Operationalizing Machine Learning

Index

1.1 Overview of the project
1.2 Architectural Diagram
1.3 Key Steps
1.4 Screen Recording
1.5 Standout Suggestions
1.6 Future improvement of project
1.7 Screenshots

1.1 Overview of the project

This project uses Bankmarketing Dataset. We configure a cloud based machine learning model that is deployed and consumed followed by creating, publishing and consuming a pipeline.

In the first part of the project, we create and run AutoML experiment through Azure Machine Learning studio.
The automl run through ml studio with best model is deployed and consumed.
The second part shows python sdk using jupyter notebook to create AutoML run through pipeline class.
The pipeline run is published and consumed after completion.
The best model summary for AutoML run in ML studio is Voting Ensemble with an accuracy of 0.91927.
The best model summary produced by automl module for pipeline run is Voting Ensemble with an AUC weighted of 0.94709.

1.2 Architectural Diagram

1.3 Key Steps

Step 1: Creating an AutoML experiment

Create a new AutoML run by uploading and register of Bankmarketing Dataset followed by configuration of new compute cluster(Standard_DS12_v2) and run the experiment using Classification by enabling Explain best model parameter.

Step 2: Deployment of best model

After the experiment ends, best model from models tab is selected for deployment. The best model is deployed using Azure Container Instance by enabling Authentication.

Step 3: Enabling Logging

Enable application insights and retrieve logs by running logs.py script. Service gets updated and Application insights get enabled to True in Details tab for the endpoint.

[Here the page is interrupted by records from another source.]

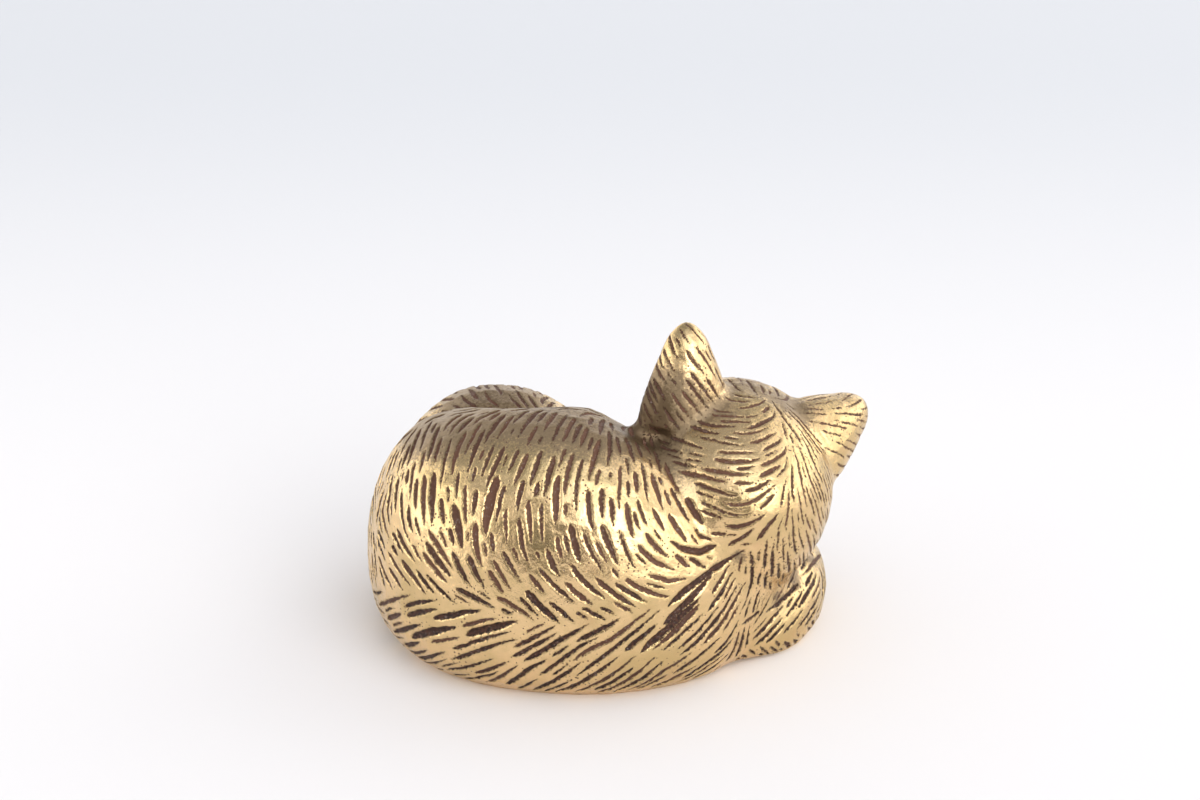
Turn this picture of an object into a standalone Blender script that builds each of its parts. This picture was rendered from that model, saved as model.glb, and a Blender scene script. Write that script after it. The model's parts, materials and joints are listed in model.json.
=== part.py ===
# A small cast brass figurine of a cat asleep, curled up on its right side with its head raised on its forelegs.
# +X runs from the rump to the head, +Y from the back to the paws, +Z up. The origin is at the middle of the base.

import math

import bmesh
import bpy
from mathutils import Matrix, Vector

# Driving sizes, in metres.
SEAM = 0.0003  # gap between a piece and the seat cut for it

BODY_LENGTH = 0.0472  # rump to shoulder, over the plan oval that the back follows
BODY_DEPTH = 0.0370  # back to belly, over the same oval
FLANK_WIDTH = 0.0112  # from the middle of the trunk out to the back
BELLY_WIDTH = 0.0112  # from the middle of the trunk in to the belly
TRUNK_HEIGHT = 0.0248  # base to the top of the flank
WIDEST_HEIGHT = 0.0085  # base to where the trunk and haunch bulge most

HEAD_LENGTH = 0.0245  # nape to nose
HEAD_WIDTH = 0.0205  # over the cheeks
HEAD_HEIGHT = 0.0184  # jaw to crown
HEAD_DROP = 0.0086  # top of the flank down to the middle of the head

EAR_LENGTH = 0.0102
EAR_WIDTH = 0.0103
EAR_DEPTH = 0.0056  # back to front before it is hollowed
EAR_WALL = 0.0012

TAIL_ROOT_WIDTH = 0.0080
TAIL_TIP_WIDTH = 0.0062
TAIL_HEIGHT = 0.0074

HAUNCH_LENGTH = 0.0260
HAUNCH_WIDTH = 0.0190
HAUNCH_HEIGHT = 0.0230

FOOT_LENGTH = 0.0145
FOOT_WIDTH = 0.0070
FOOT_HEIGHT = 0.0060

FORELEG_LENGTH = 0.0144
FORELEG_WIDTH = 0.0076
FORELEG_HEIGHT = 0.0076

# How the head sits, in degrees.
HEAD_ROLL = 19  # right side down
HEAD_YAW = 12  # nose toward the cat's left
HEAD_PITCH = -14  # nose down

# Worn brass, a little darker where a piece lies low.
BRASS = (0.50, 0.37, 0.17)
BRASS_LOW = (0.43, 0.31, 0.14)
BRASS_ROUGHNESS = 0.34


def clear_scene():
    for obj in list(bpy.data.objects):
        bpy.data.objects.remove(obj)


def brass(name, colour):
    material = bpy.data.materials.new("brass_" + name)
    material.use_nodes = True
    shader = material.node_tree.nodes["Principled BSDF"]
    shader.inputs["Base Color"].default_value = (*colour, 1.0)
    shader.inputs["Metallic"].default_value = 1.0
    shader.inputs["Roughness"].default_value = BRASS_ROUGHNESS
    return material


def turned(axis, degrees):
    return Matrix.Rotation(math.radians(degrees), 4, axis)


def smooth_through(rows, u):
    """The values at u of a smooth curve through rows, each row being (u, value, value, ...)."""
    last = len(rows) - 1
    i = max(k for k in range(last) if rows[k][0] <= u or k == 0)
    start, end = rows[i], rows[i + 1]
    before, after = rows[max(i - 1, 0)], rows[min(i + 2, last)]
    span = end[0] - start[0]
    t = (u - start[0]) / span
    values = []
    for c in range(1, len(start)):
        slope_in = (end[c] - before[c]) / (end[0] - before[0]) * span
        slope_out = (after[c] - start[c]) / (after[0] - start[0]) * span
        value = start[c] * (2 * t**3 - 3 * t**2 + 1) + slope_in * (t**3 - 2 * t**2 + t)
        value += end[c] * (3 * t**2 - 2 * t**3) + slope_out * (t**3 - t**2)
        values.append(value)
    return values


def oval(centre, across, half_sizes, sides, squareness):
    """Points of one oval section. Its right, left, lower and upper halves have their own sizes.

    Squareness is 2 for an ellipse and more for a boxier lower or upper half.
    """
    right, left, down, up = half_sizes
    low, high = squareness
    points = []
    for k in range(sides):
        angle = 2 * math.pi * k / sides
        c, s = math.cos(angle), math.sin(angle)
        power = 2 / (high if s > 0 else low)
        x = math.copysign(abs(c) ** power, c) * (right if c > 0 else left)
        z = math.copysign(abs(s) ** power, s) * (up if s > 0 else down)
        points.append(centre + across * x + Vector((0, 0, z)))
    return points


def lofted(rows, rings, sides, round_start, round_end, squareness=(2.0, 2.0)):
    """A closed body lofted through upright oval sections.

    A row is (u, x, y, z, right, left, down, up): the middle of a section and its four half sizes.
    The stretches round_start and round_end long in u close the body off to a pole.
    """
    mesh = bmesh.new()
    loops = []
    for i in range(rings + 1):
        u = 0.5 - 0.5 * math.cos(math.pi * i / rings)
        x, y, z, *half_sizes = smooth_through(rows, u)
        ahead = smooth_through(rows, min(u + 0.01, 1))
        behind = smooth_through(rows, max(u - 0.01, 0))
        along = Vector((ahead[0] - behind[0], ahead[1] - behind[1], 0)).normalized()
        across = Vector((along.y, -along.x, 0))
        to_pole = min(u / round_start, (1 - u) / round_end, 1)
        closing = math.sqrt(max(0.0, 1 - (1 - to_pole) ** 2))
        if closing < 1e-4:
            loops.append([mesh.verts.new((x, y, z))])
            continue
        half_sizes = [size * closing for size in half_sizes]
        points = oval(Vector((x, y, z)), across, half_sizes, sides, squareness)
        loops.append([mesh.verts.new(p) for p in points])
    for near, far in zip(loops, loops[1:]):
        for k in range(sides):
            m = (k + 1) % sides
            if len(near) == 1:
                mesh.faces.new((near[0], far[m], far[k]))
            elif len(far) == 1:
                mesh.faces.new((near[k], near[m], far[0]))
            else:
                mesh.faces.new((near[k], near[m], far[m], far[k]))
    bmesh.ops.recalc_face_normals(mesh, faces=mesh.faces)
    return mesh


def cut_flat(mesh, level):
    """Cuts the body off flat at a level and closes it, so that it can stand."""
    geometry = mesh.verts[:] + mesh.edges[:] + mesh.faces[:]
    cut = bmesh.ops.bisect_plane(
        mesh, geom=geometry, dist=1e-7, plane_co=(0, 0, level), plane_no=(0, 0, -1), clear_outer=True
    )
    edges = [e for e in cut["geom_cut"] if isinstance(e, bmesh.types.BMEdge)]
    if edges:
        bmesh.ops.edgeloop_fill(mesh, edges=edges)
        bmesh.ops.recalc_face_normals(mesh, faces=mesh.faces)


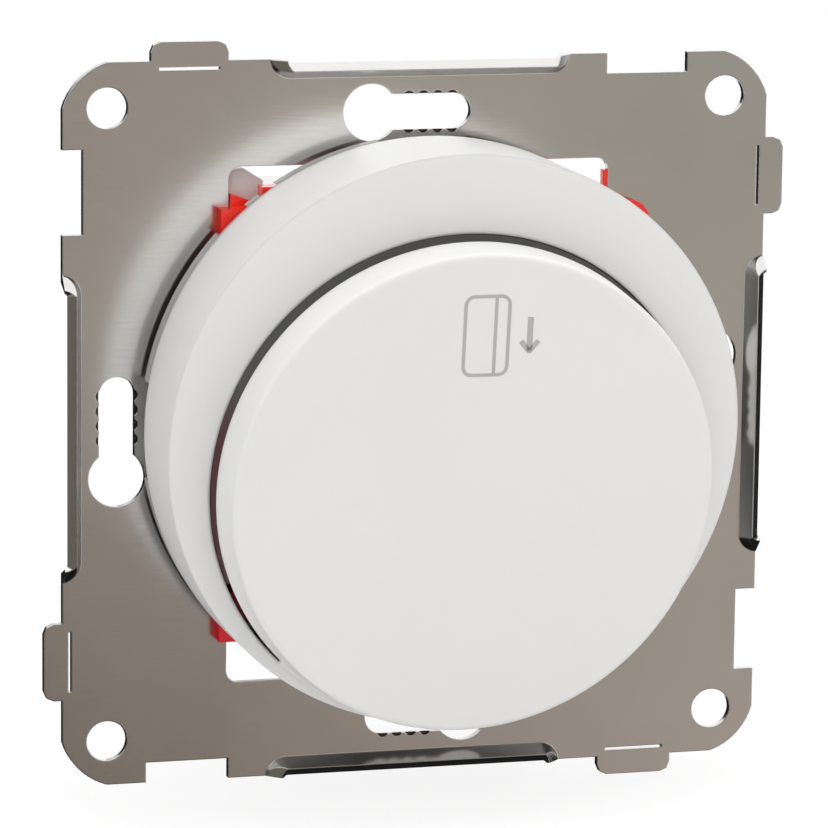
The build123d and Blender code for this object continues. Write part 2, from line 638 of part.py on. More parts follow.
# Release keys, pushed in from the back to free a wire
key = block(
    TERMINAL_X - KEY_HALF_X, TERMINAL_X + KEY_HALF_X, KEY_TIP_Y, HOUSING_DEPTH + KEY_OUT,
    KEY_Z - KEY_HALF_Z, KEY_Z + KEY_HALF_Z
)
key += block(
    TERMINAL_X - KEY_HALF_X - KEY_WING, TERMINAL_X + KEY_HALF_X + KEY_WING,
    in_rear - FIT_GAP - 1.0, in_rear - FIT_GAP,
    KEY_Z - KEY_HALF_Z, KEY_Z + KEY_HALF_Z
)
for node, shape in zip(("release_key_right", "release_key_left"), mirrored(key)):
    save(shape, node)
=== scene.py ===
import math

import bmesh
import bpy
from mathutils import Matrix, Vector


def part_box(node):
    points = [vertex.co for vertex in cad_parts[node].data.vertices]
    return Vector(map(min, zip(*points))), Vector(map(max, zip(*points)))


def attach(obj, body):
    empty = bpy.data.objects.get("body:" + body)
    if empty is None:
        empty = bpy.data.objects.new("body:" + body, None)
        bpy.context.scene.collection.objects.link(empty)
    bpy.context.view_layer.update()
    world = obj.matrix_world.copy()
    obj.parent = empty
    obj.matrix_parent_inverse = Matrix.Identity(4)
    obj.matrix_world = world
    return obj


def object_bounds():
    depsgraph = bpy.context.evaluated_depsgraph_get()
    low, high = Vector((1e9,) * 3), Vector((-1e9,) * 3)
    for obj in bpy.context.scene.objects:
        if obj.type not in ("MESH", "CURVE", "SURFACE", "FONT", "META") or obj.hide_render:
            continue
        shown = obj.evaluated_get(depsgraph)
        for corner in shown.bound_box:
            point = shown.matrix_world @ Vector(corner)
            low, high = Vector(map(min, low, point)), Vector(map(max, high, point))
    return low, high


bl_info = {
    "name": "Key Card Switch",
    "version": (1, 0, 0),
    "blender": (4, 5, 0),
    "location": "3D View > Sidebar > Key Card Switch",
    "description": "Finishes a hotel key card switch around its CAD frame and lights it",
    "category": "Object",
}

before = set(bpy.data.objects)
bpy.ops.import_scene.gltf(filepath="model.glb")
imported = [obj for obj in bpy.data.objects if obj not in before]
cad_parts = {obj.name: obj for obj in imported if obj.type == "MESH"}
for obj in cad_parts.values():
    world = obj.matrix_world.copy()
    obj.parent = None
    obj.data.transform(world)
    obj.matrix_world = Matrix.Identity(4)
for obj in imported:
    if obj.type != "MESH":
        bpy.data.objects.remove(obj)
CAD_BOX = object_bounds()
MM = 0.001

# Sizes in millimetres, shared with the solids
PLATE_T = 0.8
DISC_FRONT = 21.7
DISC_SLOPE = 0.135
SCALLOP_FLOOR = -0.5
ENTRY_X = 11.0
ENTRY_HALF_PITCH = 2.2
ENTRY_Z = -15.6
HOUSING_HALF_X = 18.6

# Grip ribs on the insert's sides, in millimetres
GRIP_Y = (9.0, 20.5)
GRIP_ROWS, GRIP_START, GRIP_PITCH = 7, -9.0, 3.0
GRIP_HALF, GRIP_RISE, GRIP_SINK, GRIP_ROUND = 0.45, 0.45, 0.1, 0.2

# Funnels, ejector rings and rails in millimetres. Outlines run by radius and rise above the insert's back
FUNNEL_OUTLINE = ((1.62, -0.02), (1.62, 0.12), (1.85, 0.34), (2.06, 0.36), (2.16, 0.28), (2.18, -0.02))
EJECTOR_OUTLINE = ((1.35, -0.02), (1.35, 0.05), (1.5, 0.09), (1.65, 0.05), (1.65, -0.02))
EJECTOR_X, EJECTOR_Z = (-14.0, 14.0), (1.0, 16.0)
RING_STEPS = 32
RAIL_Z = (-19.0, 19.2)
RAIL_HALF_X, RAIL_HALF_Z = 12.0, 0.3
RAIL_SINK, RAIL_RISE, RAIL_ROUND = 0.05, 0.25, 0.14

# Printed symbol in millimetres, on the disc's face
CARD_LEFT, CARD_RIGHT = -2.15, 2.45
CARD_LOW, CARD_HIGH = 7.9, 15.85
CARD_CORNER = 1.0
CORNER_STEPS = 6
STRIPE_X = 1.0
ARROW_X = 4.39
ARROW_LOW, ARROW_HIGH = 10.35, 13.56
ARROW_LINE = 0.57
BARB_LOW, BARB_HIGH = 10.15, 11.25
BARB_ENDS = ((3.55, 4.45), (5.25, 4.33))
BARB_LINE = 0.5
FILM_SINK = 0.01

# Camera of the photograph, in degrees, millimetres and lens millimetres
CAMERA_TURN = (-15.547, 10.436, 0.699)
CAMERA_AWAY = 494.911
CAMERA_AIM = -0.8
CAMERA_LENS, CAMERA_SENSOR = 218.96, 36.0
CAMERA_SHIFT = (-0.0039, 0.0031)

# Stage: half widths in metres, the floor's gap in millimetres
CARD_HALF = 0.5
FLOOR_HALF = 4.0
FLOOR_GAP = 0.02
FLOOR_WHITE = 0.85
WORLD_STRENGTH = 0.8


# Settings
class KeyCardSizes(bpy.types.PropertyGroup):
    symbol_line: bpy.props.FloatProperty(
        name="Symbol line", description="Line width of the printed card symbol", default=0.33 * MM,
        unit="LENGTH",
    )
    symbol_lift: bpy.props.FloatProperty(
        name="Symbol film", description="Thickness of the printed film", default=0.02 * MM, unit="LENGTH"
    )


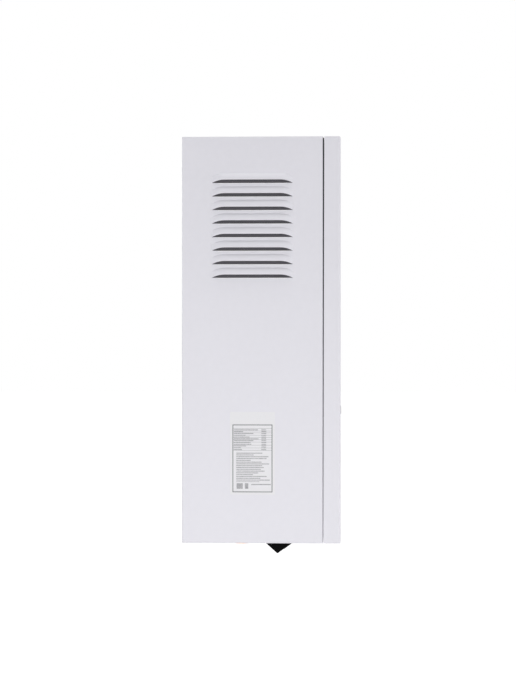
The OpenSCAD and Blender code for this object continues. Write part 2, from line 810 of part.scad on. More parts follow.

Step 4: Consume deployed model using Swagger

Now Swagger URI is obtained for the endpoint model that contains swagger.json file. We use swagger shell script that runs Docker and pulls the swagger API followed by running swaaggerui on the port where all these are done locally so as to interact with swagger documentation. Run swagger.sh using bash command which starts running docker and run localhost in browser after executing serve.py script which provides HTTP server on a given port that shows swagger documentation for the model endpoint API present in azureml studio.

Step 5: Consume model endpoints

Consume the model endpoint by running enpoint.py script after replacing scoring URI with REST endpoint URL and primary key that was generated after deployment under consume tab of endpoints section. This script provides a json output as response result.

Step 6: Benchmark the endpoint using Apache bench

Use Apache Benchmark for benchmarking HTTP services by running benchmark.sh script to retrieve performance results like average response time for deployed model and enables timeout of server if it cannot produce response in a given amount of time.

Step 7: Create, Publish and Consume a Pipeline

This notebook demonstrates the use of AutoML step in Azure Machine Learning Pipeline.

Using python sdk specific imports and create Workspace.
Create a compute target and load the dataset.
Use AutoML config to train and create pipeline for Automl run and submit pipeline experiment.
Retrieve and save best model from pipeline run.
Test the model using best fitted model by loading test data.
Publishing the pipeline which enables a REST endpoint to run the pipeline from any HTTP library on any platform.
Consume the pipeline endpoint by making a request.

1.4 Screen Recording

The screencast video is present in files with name "project video.mp4".

1.5 Standout Suggestions

Used Apache Benchmark to benchmark the endpoint that evaluates and shows the performance results. Benchmark runs against HTTP API successfully.

1.6 Future improvement of project

GPU can be used instead of CPU as it enormously increases the speed.
We can use modules available in designer like feature engineering and feature selection while pipeline automl run as it improves the model accuracy.
Enable deep learning while specifying classification task type for autoML as it applies default techniques depending on the number of rows present in training dataset provided and applies train/validation split with required no.of cross validations without explicitly being provided.
Use Azure Kubernetes Services(AKS) instead of Azure Container Insance(ACI) as AKS helps in minimizing infrastructure maintenance, uses automated upgrades, repairs, monitoring and scaling. This leads to faster development and integration.
Use Dedicated virtual machine instead of low-priority as these vm do not guarantee compute nodes.